To create a custom metric, inherit from AbstractMetric and implement the starting_metric, suffix properties, as well as the get_best(), the get_best_pos(), and compare() static methods.

autrainer provides base classes for ascending (BaseAscendingMetric) and descending (BaseDescendingMetric) metrics that can be inherited from to simplify the implementation.

For example, the following metric implements the Cohen’s Kappa score with either linear or quadratic weights:

cohens_kappa_metric.py#

import sklearn.metrics

from autrainer.metrics import BaseAscendingMetric


class CohensKappa(BaseAscendingMetric):
    def __init__(self, weights: str) -> None:
        """Coehn's Kappa metric using `sklearn.metrics.cohen_kappa_score`.

        Args:
            weights: Weighting type for the metric in ["linear", "quadratic"].
        """
        super().__init__(
            name="cohens-kappa",
            fn=sklearn.metrics.cohen_kappa_score,
            weights=weights,
        )

The fn attribute is the function that is automatically called in the __call__() method and the weights attribute is passed to the fn as a keyword argument.

As metrics are specified using shorthand syntax in the dataset configuration, the following relative import path can be used to reference it as the tracking_metric for the dataset:

conf/dataset/ExampleDataset.yaml#

...
tracking_metric:
  cohens_kappa_metric.CohensKappa:
     weights: linear # linear or quadratic
...

Custom Criterions#

To create a custom criterion, inherit from torch.nn.modules.loss._Loss and implement the forward() method. If the criterion relies on the dataset, an optional criterion setup method can be defined which is called after the dataset is initialized.

Note

The reduction attribute of each criterion is automatically set to "none" during instantiation and the forward() method should return the per-example loss.

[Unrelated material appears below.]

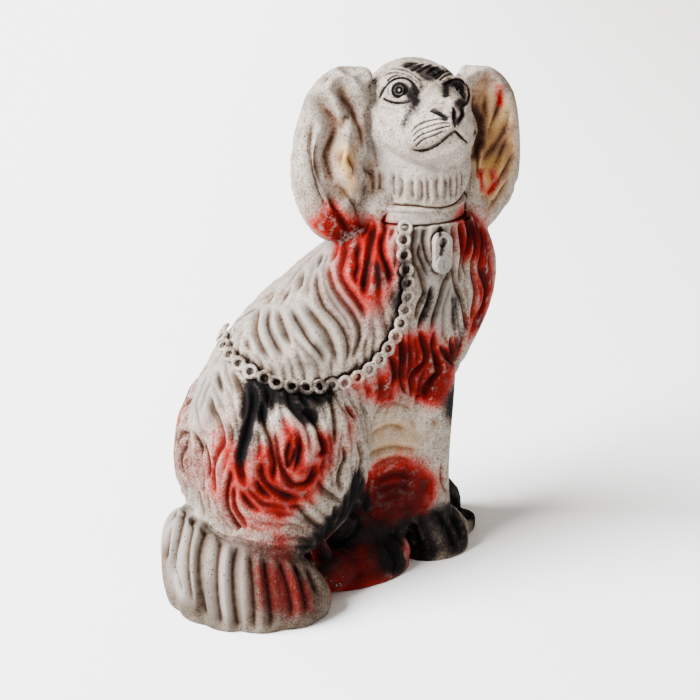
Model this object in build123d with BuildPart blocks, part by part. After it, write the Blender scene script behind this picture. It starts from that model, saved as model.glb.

For example, the following criterion implements CrossEntropyLoss with an additional scaling factor:

scaled_ce_loss.py#

from typing import Any, Dict

import torch


class ScaledCrossEntropyLoss(torch.nn.CrossEntropyLoss):
    def __init__(
        self,
        scaling_factor: float = 1.0,
        *args: Any,
        **kwargs: Dict[str, Any],
    ) -> None:
        """Cross entropy loss with a scaling factor.

        Args:
            scaling_factor: Scaling factor for the loss.
            *args: Positional arguments passed to `torch.nn.CrossEntropyLoss`.
            **kwargs: Keyword arguments passed to `torch.nn.CrossEntropyLoss`.
        """
        super().__init__(*args, **kwargs)
        self.scaling_factor = scaling_factor

    def forward(self, x: torch.Tensor, y: torch.Tensor) -> torch.Tensor:
        if y.ndim == 1:
            y = y.long()
        return self.scaling_factor * super().forward(x, y)

As criterions are specified using shorthand syntax in the dataset configuration, the following relative import path can be used to reference it as the criterion for the dataset:

conf/dataset/ExampleDataset.yaml#

...
criterion:
  scaled_ce_loss.ScaledCrossEntropyLoss:
     scaling_factor: 0.5
...

Or without overriding the default scaling_factor value:

conf/dataset/ExampleDataset.yaml#

...
criterion: scaled_ce_loss.ScaledCrossEntropyLoss
...

Custom File Handlers#

To create a custom file handler, inherit from AbstractFileHandler and implement the load() and save() methods.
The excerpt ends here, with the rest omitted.